Source material →
_ _ _ _ _ _ _

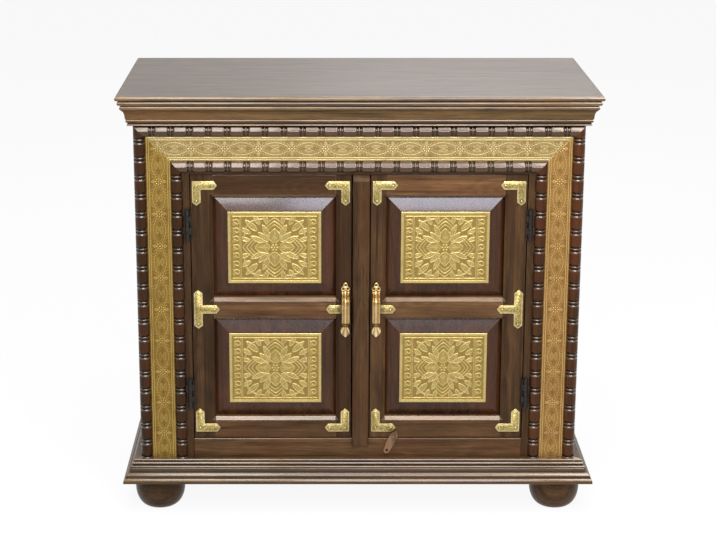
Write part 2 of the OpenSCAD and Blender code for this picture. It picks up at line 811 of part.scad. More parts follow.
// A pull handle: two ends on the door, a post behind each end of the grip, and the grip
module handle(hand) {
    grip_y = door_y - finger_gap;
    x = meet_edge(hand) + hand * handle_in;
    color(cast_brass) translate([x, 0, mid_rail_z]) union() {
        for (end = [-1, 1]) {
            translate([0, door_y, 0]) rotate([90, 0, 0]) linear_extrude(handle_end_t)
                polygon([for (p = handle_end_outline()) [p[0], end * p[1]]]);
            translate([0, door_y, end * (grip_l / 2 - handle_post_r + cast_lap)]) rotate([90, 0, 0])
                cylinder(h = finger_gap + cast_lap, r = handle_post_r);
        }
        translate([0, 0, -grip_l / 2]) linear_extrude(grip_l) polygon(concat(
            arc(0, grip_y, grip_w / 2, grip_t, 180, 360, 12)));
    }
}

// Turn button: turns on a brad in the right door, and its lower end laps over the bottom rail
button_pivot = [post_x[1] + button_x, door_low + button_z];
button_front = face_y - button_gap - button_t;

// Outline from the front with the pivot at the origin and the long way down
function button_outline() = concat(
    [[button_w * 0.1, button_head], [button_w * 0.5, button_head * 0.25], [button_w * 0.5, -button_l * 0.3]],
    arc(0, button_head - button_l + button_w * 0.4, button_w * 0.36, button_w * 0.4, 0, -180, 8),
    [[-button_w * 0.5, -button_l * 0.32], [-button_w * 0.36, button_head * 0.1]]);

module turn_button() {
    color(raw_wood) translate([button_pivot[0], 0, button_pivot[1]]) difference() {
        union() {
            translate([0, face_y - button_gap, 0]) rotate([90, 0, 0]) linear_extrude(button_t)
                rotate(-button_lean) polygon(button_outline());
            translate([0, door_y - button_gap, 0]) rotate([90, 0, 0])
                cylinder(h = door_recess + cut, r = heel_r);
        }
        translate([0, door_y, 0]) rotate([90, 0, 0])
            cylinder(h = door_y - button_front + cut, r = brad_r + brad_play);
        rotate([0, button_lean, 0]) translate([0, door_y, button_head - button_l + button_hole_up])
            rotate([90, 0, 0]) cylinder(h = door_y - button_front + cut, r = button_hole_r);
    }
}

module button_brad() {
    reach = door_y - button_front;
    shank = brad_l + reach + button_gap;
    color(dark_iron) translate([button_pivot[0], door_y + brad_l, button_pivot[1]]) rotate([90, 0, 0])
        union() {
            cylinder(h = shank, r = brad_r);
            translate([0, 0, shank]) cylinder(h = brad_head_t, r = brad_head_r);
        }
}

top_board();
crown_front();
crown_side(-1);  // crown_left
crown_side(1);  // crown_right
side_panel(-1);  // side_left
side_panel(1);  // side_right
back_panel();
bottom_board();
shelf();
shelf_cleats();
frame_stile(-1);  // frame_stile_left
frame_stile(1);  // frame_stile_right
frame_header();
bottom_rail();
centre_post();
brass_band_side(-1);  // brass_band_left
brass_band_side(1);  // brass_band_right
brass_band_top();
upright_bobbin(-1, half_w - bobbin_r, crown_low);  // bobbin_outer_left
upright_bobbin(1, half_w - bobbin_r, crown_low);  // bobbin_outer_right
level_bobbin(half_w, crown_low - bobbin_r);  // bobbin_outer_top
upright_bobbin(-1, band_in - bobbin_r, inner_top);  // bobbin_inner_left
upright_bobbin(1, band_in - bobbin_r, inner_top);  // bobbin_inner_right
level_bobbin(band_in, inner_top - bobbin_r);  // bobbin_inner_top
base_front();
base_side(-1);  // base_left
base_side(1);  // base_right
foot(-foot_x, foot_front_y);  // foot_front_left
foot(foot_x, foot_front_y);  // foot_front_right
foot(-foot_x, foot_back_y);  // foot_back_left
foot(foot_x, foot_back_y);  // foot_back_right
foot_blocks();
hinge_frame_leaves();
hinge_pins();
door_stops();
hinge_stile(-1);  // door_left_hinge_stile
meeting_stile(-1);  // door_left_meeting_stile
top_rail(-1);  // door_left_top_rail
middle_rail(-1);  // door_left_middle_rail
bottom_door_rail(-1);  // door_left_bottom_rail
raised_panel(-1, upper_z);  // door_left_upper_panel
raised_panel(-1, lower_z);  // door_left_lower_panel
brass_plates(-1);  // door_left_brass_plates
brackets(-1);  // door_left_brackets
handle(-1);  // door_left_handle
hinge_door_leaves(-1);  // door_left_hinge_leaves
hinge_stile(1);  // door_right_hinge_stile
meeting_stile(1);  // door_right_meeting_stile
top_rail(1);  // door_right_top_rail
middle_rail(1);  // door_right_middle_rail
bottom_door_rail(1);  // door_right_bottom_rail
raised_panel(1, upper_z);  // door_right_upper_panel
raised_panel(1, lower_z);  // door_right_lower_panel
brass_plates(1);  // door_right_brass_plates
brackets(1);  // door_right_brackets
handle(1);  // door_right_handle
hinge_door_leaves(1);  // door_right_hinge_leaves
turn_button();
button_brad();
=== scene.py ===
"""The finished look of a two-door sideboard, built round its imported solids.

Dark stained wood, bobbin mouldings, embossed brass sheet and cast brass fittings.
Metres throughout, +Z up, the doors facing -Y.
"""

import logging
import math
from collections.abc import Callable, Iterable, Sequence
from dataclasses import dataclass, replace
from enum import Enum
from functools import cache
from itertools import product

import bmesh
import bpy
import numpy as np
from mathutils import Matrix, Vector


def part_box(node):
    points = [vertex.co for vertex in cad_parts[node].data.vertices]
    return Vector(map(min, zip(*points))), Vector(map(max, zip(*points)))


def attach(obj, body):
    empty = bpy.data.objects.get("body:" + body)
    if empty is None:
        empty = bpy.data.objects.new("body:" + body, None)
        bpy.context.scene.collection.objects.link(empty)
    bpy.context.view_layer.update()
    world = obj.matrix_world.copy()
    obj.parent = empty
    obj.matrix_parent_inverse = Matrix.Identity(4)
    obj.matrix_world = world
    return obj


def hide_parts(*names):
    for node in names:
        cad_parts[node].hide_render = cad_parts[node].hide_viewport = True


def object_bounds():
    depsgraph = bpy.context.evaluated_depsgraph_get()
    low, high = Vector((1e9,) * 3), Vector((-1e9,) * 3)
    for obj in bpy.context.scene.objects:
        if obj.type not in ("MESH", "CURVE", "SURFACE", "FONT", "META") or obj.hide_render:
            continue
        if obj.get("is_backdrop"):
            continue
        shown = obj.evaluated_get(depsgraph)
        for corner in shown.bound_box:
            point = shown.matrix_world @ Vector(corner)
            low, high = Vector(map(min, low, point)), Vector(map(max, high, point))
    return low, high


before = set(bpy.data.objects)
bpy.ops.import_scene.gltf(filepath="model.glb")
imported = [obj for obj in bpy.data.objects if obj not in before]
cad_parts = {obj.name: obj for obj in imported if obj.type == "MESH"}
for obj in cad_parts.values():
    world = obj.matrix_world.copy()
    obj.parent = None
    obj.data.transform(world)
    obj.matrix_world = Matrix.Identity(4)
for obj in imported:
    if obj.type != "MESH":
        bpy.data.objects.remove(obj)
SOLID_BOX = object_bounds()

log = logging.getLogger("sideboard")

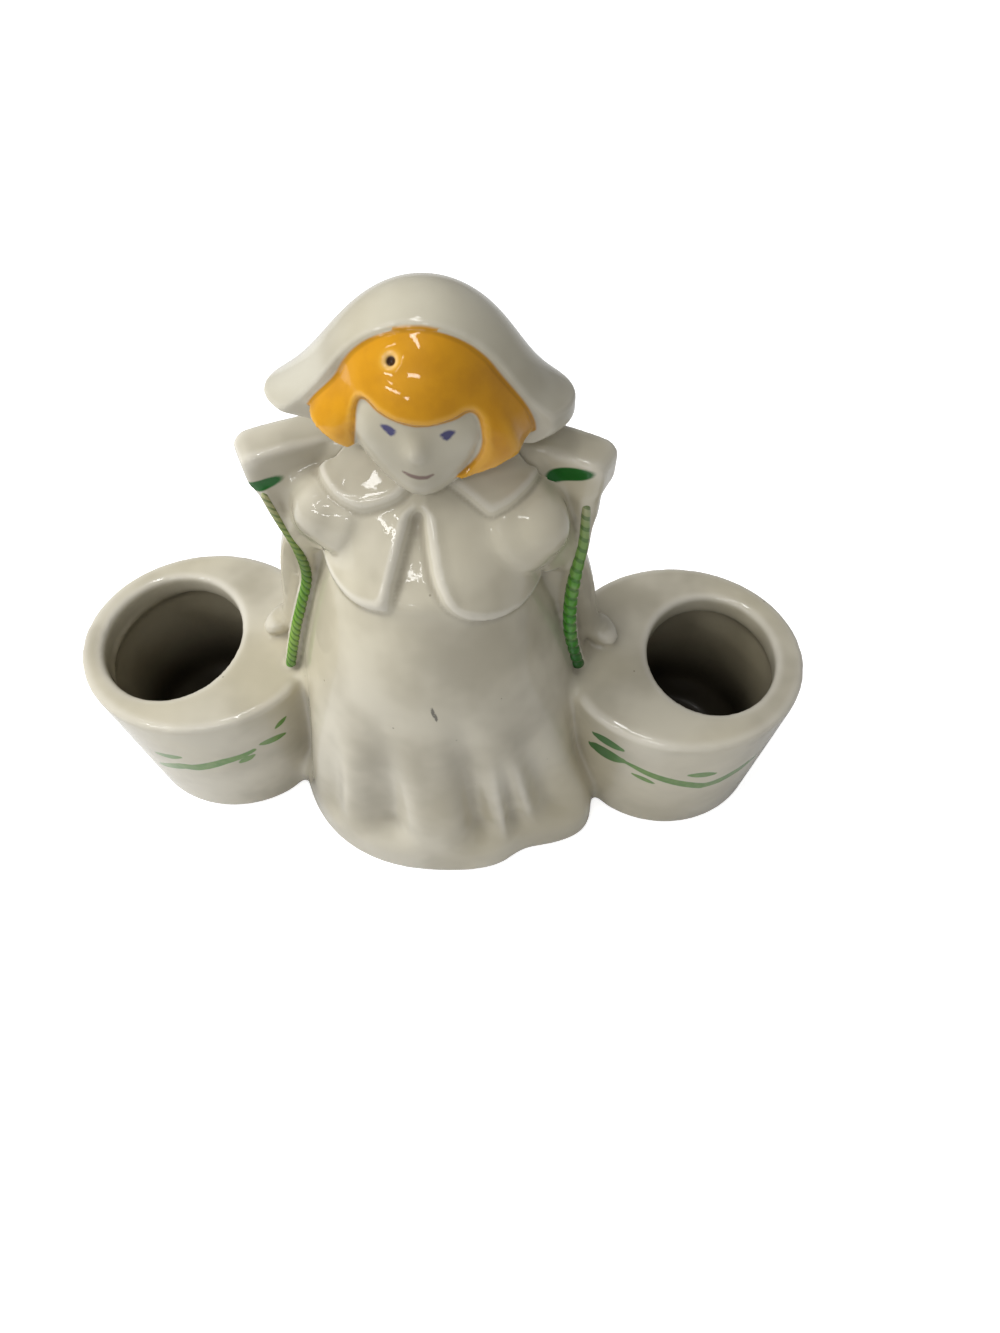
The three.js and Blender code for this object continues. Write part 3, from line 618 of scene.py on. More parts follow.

_ _ _ _ _ _ _

Given instruction → Return exactly what appears above, from the first line of the entries to the line with "button_front = face_y", inclusive.

Complete answer →
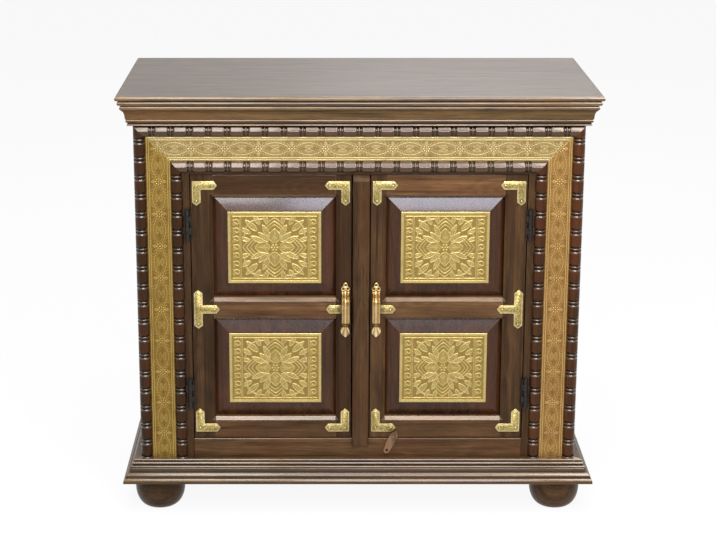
Write part 2 of the OpenSCAD and Blender code for this picture. It picks up at line 811 of part.scad. More parts follow.
// A pull handle: two ends on the door, a post behind each end of the grip, and the grip
module handle(hand) {
    grip_y = door_y - finger_gap;
    x = meet_edge(hand) + hand * handle_in;
    color(cast_brass) translate([x, 0, mid_rail_z]) union() {
        for (end = [-1, 1]) {
            translate([0, door_y, 0]) rotate([90, 0, 0]) linear_extrude(handle_end_t)
                polygon([for (p = handle_end_outline()) [p[0], end * p[1]]]);
            translate([0, door_y, end * (grip_l / 2 - handle_post_r + cast_lap)]) rotate([90, 0, 0])
                cylinder(h = finger_gap + cast_lap, r = handle_post_r);
        }
        translate([0, 0, -grip_l / 2]) linear_extrude(grip_l) polygon(concat(
            arc(0, grip_y, grip_w / 2, grip_t, 180, 360, 12)));
    }
}

// Turn button: turns on a brad in the right door, and its lower end laps over the bottom rail
button_pivot = [post_x[1] + button_x, door_low + button_z];
button_front = face_y - button_gap - button_t;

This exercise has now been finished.